May 10, 2026 • 10 min read

The semiconductor industry is entering a state of permanent scarcity as Micron Technology confirms that its entire HBM3E and HBM4 production capacity is fully pre-sold through the end of 2026.

The HBM3E and HBM4 Production Wall

The HBM (High Bandwidth Memory) crunch is no longer a temporary bottleneck; it has become a structural reality of the AI era. Micron's latest earnings report sent shockwaves through the market when it revealed that inventory for 2025 and 2026 is effectively zero for new customers. The demand for HBM3E, currently used in NVIDIA's H200 and Blackwell series, has exceeded all supply-side forecasts.

Technical constraints are the primary driver of this scarcity. Manufacturing HBM4 requires a 12-layer or 16-layer stack with TSV (Through-Silicon Via) density that pushes the limits of current lithography. Yields remain volatile, and the wafer-to-wafer bonding process has a high failure rate, meaning that for every successful HBM module, significant silicon is wasted. This physical limit on output is what Micron calls the "Thermal and Vertical Wall."

The Impact on GPU and Accelerator Availability

Without HBM, a modern AI accelerator is essentially useless. NVIDIA, AMD, and Meta (for its MTIA chips) are in a bidding war for every available wafer. Micron's 12-high HBM3E offers 36GB capacity and over 1.2TB/s of bandwidth, which is the baseline requirement for trillion-parameter inference. Customers who failed to secure contracts in 2024 are now facing 18-month lead times.

This crunch is driving a shift toward HBM4 integration.
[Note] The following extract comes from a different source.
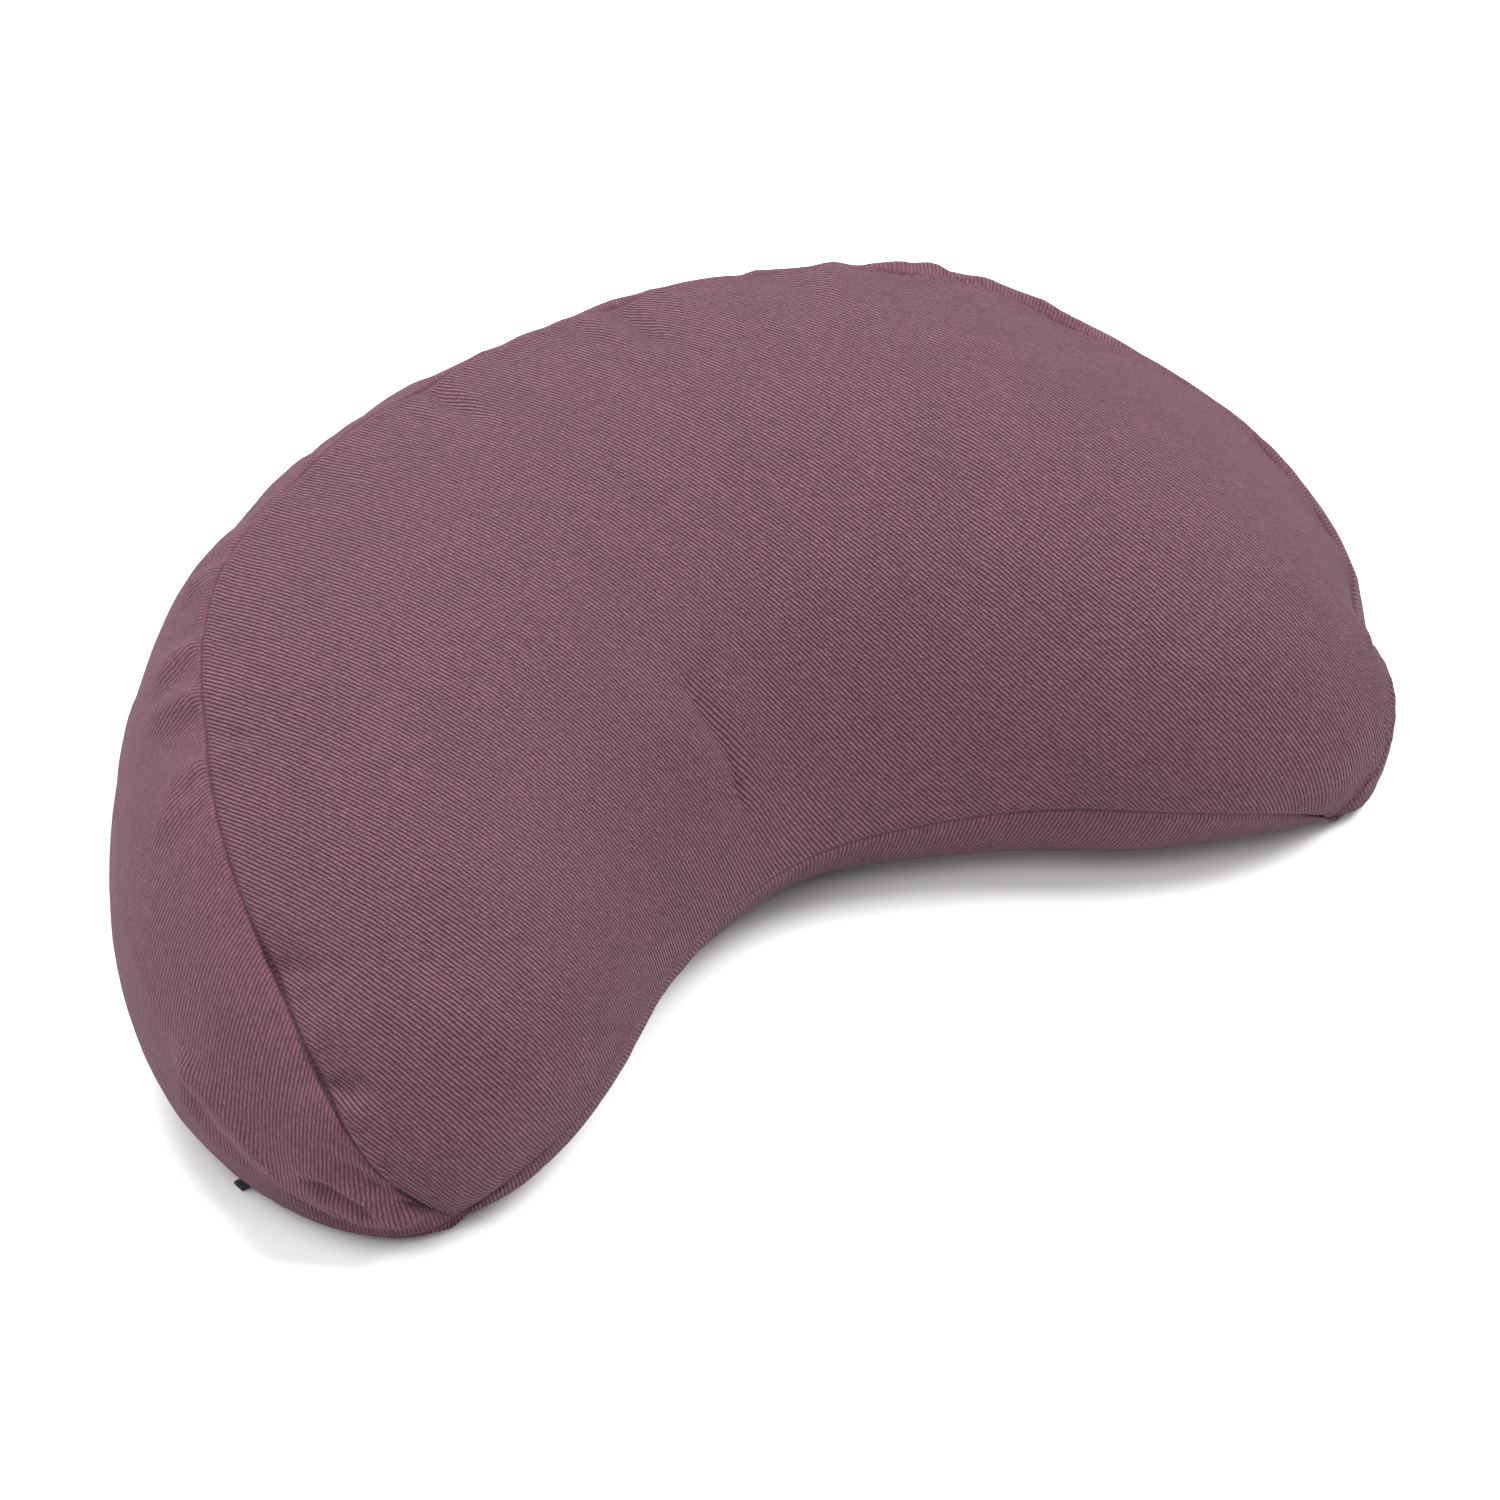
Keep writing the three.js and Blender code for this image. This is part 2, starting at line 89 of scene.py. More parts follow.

HBM4 moves the memory controller onto the logic die, requiring even closer collaboration between Micron and foundries like TSMC. This "Memory-Logic Fusion" is the next frontier of semiconductor engineering, but it also increases manufacturing complexity and further restricts the supply of high-end components.
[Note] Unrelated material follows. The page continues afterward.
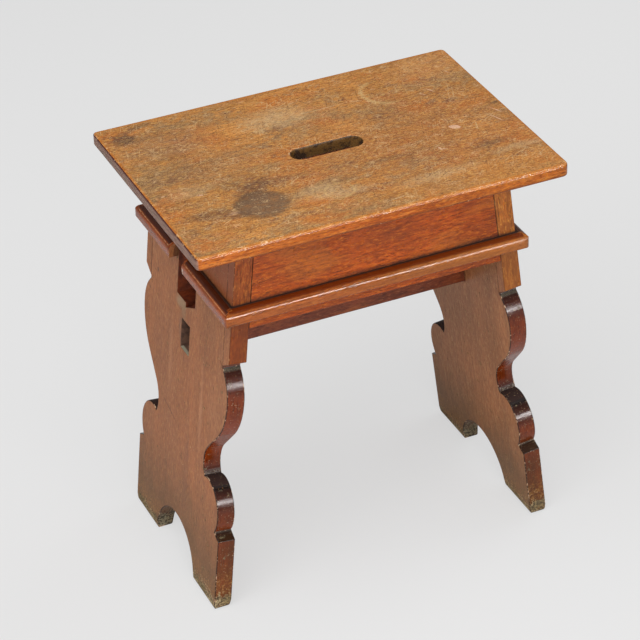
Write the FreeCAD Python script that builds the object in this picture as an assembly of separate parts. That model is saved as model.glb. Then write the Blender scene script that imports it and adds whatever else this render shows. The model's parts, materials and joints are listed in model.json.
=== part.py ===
import FreeCAD
import Part
import math
import os

from FreeCAD import Vector

# Wooden shoe fitting stool, in millimetres.
# Origin: on the floor, under the middle of the seat. X runs along the seat, -Y is the front,
# +Z is up. The slot and the open mortise are in the left (-X) end board.

# ---------------------------------------------------------------- driving dimensions

# seat
STOOL_HEIGHT = 502.0
SEAT_LENGTH = 452.0
SEAT_WIDTH = 320.0
SEAT_OVERHANG = 34.0
SEAT_THICKNESS = 16.0
SEAT_CORNER_RADIUS = 5.0
SEAT_EDGE_RADIUS = 3.2
HOLD_LENGTH = 88.0
HOLD_WIDTH = 25.0
HOLD_OFFSET_Y = 2.0
HOLD_RIM_RADIUS = 2.5
HOLD_UNDERSIDE_CHAMFER = 1.5

# splayed end boards. Their feet stand in from the ends of the seat by the inset.
SPLAY_DEG = 6.24
FOOT_INSET = 5.7
BOARD_THICKNESS = 22.0
BOARD_EDGE_CHAMFER = 1.0

# outline of an end board: half widths from the middle, heights measured up along the board
FOOT_HALF_WIDTH = 125.0
FOOT_HEIGHT = 97.0
ARCH_RADIUS = 57.5
LOW_NOTCH_HALF_WIDTH = 112.5
LOW_NOTCH_HEIGHT = 103.0
LOW_LOBE_HALF_WIDTH = 119.5
LOW_LOBE_HEIGHT = 125.5
LOW_SHOULDER_HALF_WIDTH = 104.5
LOW_SHOULDER_HEIGHT = 156.0
MID_NOTCH_HALF_WIDTH = 76.0
MID_NOTCH_HEIGHT = 159.5
WAIST_HALF_WIDTH = 71.5
WAIST_HEIGHT = 176.0
WAIST_RADIUS = 38.0
HIGH_LOBE_HALF_WIDTH = 127.5
HIGH_LOBE_HEIGHT = 285.0
HIGH_LOBE_RADIUS = 84.0
HIGH_NOTCH_HEIGHT = 323.5

# frieze: rails between upright corner strips
RAIL_THICKNESS = 16.5
RAIL_HEIGHT = 111.0
STRIP_RISE_OVER_NOTCH = 3.0
STRIP_END_BEVEL = 10.0
STRIP_EDGE_RADIUS = 0.8
TONGUE_THICKNESS = 6.0
TONGUE_LENGTH = 6.0

# bead moulding round the frieze
MOULDING_DROP = 76.7
MOULDING_HEIGHT = 18.0
MOULDING_PROJECTION = 12.5
MOULDING_TOP_RADIUS = 10.5
MOULDING_ARRIS_CHAMFER = 0.8
MOULDING_GAP_REAR = 31.0
MOULDING_GAP_FRONT = -8.0
MOULDING_END_ROUND = 6.0

# stretcher on the centre line, and its mortises
STRETCHER_BOTTOM = 282.0
STRETCHER_HEIGHT = 38.0
STRETCHER_THICKNESS = 24.0
STRETCHER_CHAMFER = 1.5
TENON_LENGTH = 11.0

# open slot at the top of the left end board
SLOT_REAR = 29.0
SLOT_FRONT = -24.0
SLOT_BRIDGE = 25.0
SLOT_STEP_Y = 2.5
SLOT_STEP_DROP = 6.0
SLOT_RAMP_RISE = 13.0

# battens and blocks inside the frieze
CLEAT_WIDTH = 16.0
CLEAT_HEIGHT = 16.0
CLEAT_SLOT_MARGIN = 3.0
BLOCK_WIDTH = 20.0
BLOCK_BEVEL = 11.0
BLOCK_CLEAR_OF_RAIL_BOTTOM = 6.0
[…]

Market Dynamics: The Pre-Sale Phenomenon

The fact that Micron has pre-sold through 2026 suggests that hyperscalers like Microsoft and Google are over-provisioning to prevent their AI roadmaps from stalling. This "just-in-case" hoarding behavior is exacerbating the shortage for smaller players and Tier-2 cloud providers. We are seeing the emergence of a "Memory Elite" who control the physical resources necessary for AGI research.
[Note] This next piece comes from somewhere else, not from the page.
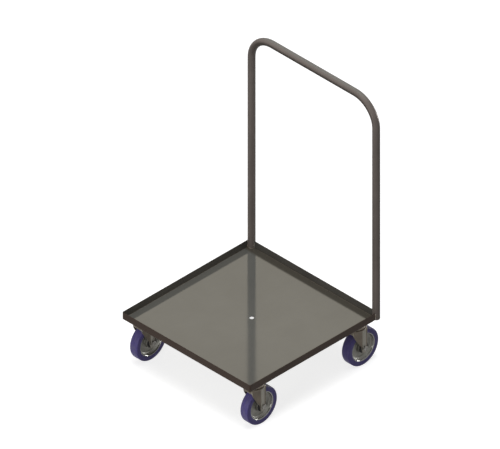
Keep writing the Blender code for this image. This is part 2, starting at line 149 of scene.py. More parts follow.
def roundCorners(points, steps=4):  # a closed outline of (a, b) or (a, b, radius)
    outline = []
    for i, point in enumerate(points):
        here = Vector(point[:2])
        radius = point[2] if len(point) > 2 else 0
        if radius == 0:
            outline.append((here.x, here.y))
            continue
        before = (Vector(points[i - 1][:2]) - here).normalized()
        after = (Vector(points[(i + 1) % len(points)][:2]) - here).normalized()
        half = before.angle(after) / 2
        middle = here + (before + after).normalized() * radius / math.sin(half)
        start = here + before * radius / math.tan(half) - middle
        end = here + after * radius / math.tan(half) - middle
        first = math.atan2(start.y, start.x)
        turn = math.atan2(start.x * end.y - start.y * end.x, start.dot(end))
        for k in range(steps + 1):
            angle = first + turn * k / steps
            a, b = middle.x + radius * math.cos(angle), middle.y + radius * math.sin(angle)
            outline.append((a, b))
    return outline


def circle(radius, height, sides):
    turns = onceRound(sides)
    return [(radius * math.cos(turn), radius * math.sin(turn), height) for turn in turns]


def skinRings(name, rings, looped=False, matrix=None, sharpAngle=30, unwrap=None):
    build = bmesh.new()
    loops = [[build.verts.new(point) for point in ring] for ring in rings]
    pairs = list(zip(loops, loops[1:]))
    if looped:
        pairs.append((loops[-1], loops[0]))
    uvLayer = build.loops.layers.uv.new("along") if unwrap else None
    for row, (lower, upper) in enumerate(pairs):
        count = len(lower)
        for i in range(count):
            j = (i + 1) % count
            face = build.faces.new((lower[i], lower[j], upper[j], upper[i]))
            if unwrap:
                spots = ((i, row), (i + 1, row), (i + 1, row + 1), (i, row + 1))
                for loop, (u, v) in zip(face.loops, spots):
                    loop[uvLayer].uv = (u / count, unwrap[v])
    if not looped:
        build.faces.new(loops[0])
        build.faces.new(loops[-1])
    if matrix:
        bmesh.ops.transform(build, matrix=matrix, verts=build.verts)
    return meshFrom(build, name, sharpAngle)


def turned(profile, sides):  # one ring for each (radius, height)
    return [circle(radius, height, sides) for radius, height in profile]


def latheMesh(name, profile, sides, looped=True, matrix=None):
    return skinRings(name, turned(profile, sides), looped, matrix)


def plugMesh(radius, low, high, sides=64, matrix=None):  # a plain cylinder to cut with
    return latheMesh("plug", [(radius, low), (radius, high)], sides, False, matrix)


def roundedBox(halfX, halfY, radius, height, inset=0.0, steps=6):  # one level of a sheet or bar
    reach = max(radius - inset, 0.0002)
    x, y = halfX - inset, halfY - inset
    points = [(x, y, reach), (-x, y, reach), (-x, -y, reach), (x, -y, reach)]
    return [(a, b, height) for a, b in roundCorners(points, steps)]


def flatBarMesh(name, halfX, halfY, radius, low, high, edge):
    soft = edge * 0.3  # the rounding starts with a flatter step
    levels = [(low, edge), (low + soft, soft), (low + edge, 0)]
    levels += [(high - edge, 0), (high - soft, soft), (high, edge)]
    rings = [roundedBox(halfX, halfY, radius, height, inset) for height, inset in levels]
    return skinRings(name, rings)


def addPiece(name, mesh, material, body, replaced=(), place=(0, 0, 0)):
    piece = linked(name, mesh)
    piece.location = place
    if not mesh.materials:
        mesh.materials.append(material)
    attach(piece, body)
    if replaced:
        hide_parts(*replaced)


# finish helpers

def startFinish(name):
    material = bpy.data.materials.new(name)
    material.use_nodes = True
    return material, material.node_tree


def fill(tree, node, inputs):
    for socket, value in inputs.items():
        if isinstance(value, bpy.types.NodeSocket):
            tree.links.new(value, node.inputs[socket])
        else:
            node.inputs[socket].default_value = value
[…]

Micron is responding by accelerating its Idaho and New York fab expansions, but these facilities won't reach high-volume production until 2027. In the meantime, the industry must rely on software-side optimizations like quantization and KV cache compression to make more efficient use of the limited VRAM available on existing hardware.

Engineering Challenges: Yield and Reliability

One of the hidden stories of the HBM crunch is the yield crisis. To achieve the 9.2Gbps pin speed of HBM3E, Micron has had to implement Advanced Node EUV for the DRAM layers. This has introduced new defect modes that are only detectable after the entire stack is assembled. The cost of a "bad stack" is astronomical, as it includes the cost of 12-16 high-performance DRAM dies plus the base logic die.

Furthermore, thermal management within the stack is a significant engineering hurdle. HBM4's increased density leads to localized hotspots that can cause bit-flips and data corruption during long-running training jobs. Micron's 2026 roadmap focuses heavily on new thermal interface materials (TIM) and thinning the DRAM dies to improve heat dissipation, but these innovations add even more steps to an already congested manufacturing process.

The Strategic Importance of HBM4e

Looking even further, the 2027 transition to HBM4e is already being planned. This will likely move to a 24-layer stack, offering 64GB or even 128GB of VRAM on a single module. However, the energy cost of moving data across these stacks is reaching the limits of power delivery systems. Micron is exploring Optical Interconnects to replace electrical TSVs, a shift that would represent the most significant architectural change in memory history.

For now, the message to AI startups is clear: if you don't have a memory contract today, your 2026 training schedule is at risk. The HBM crunch is the ultimate filter for the AI industry.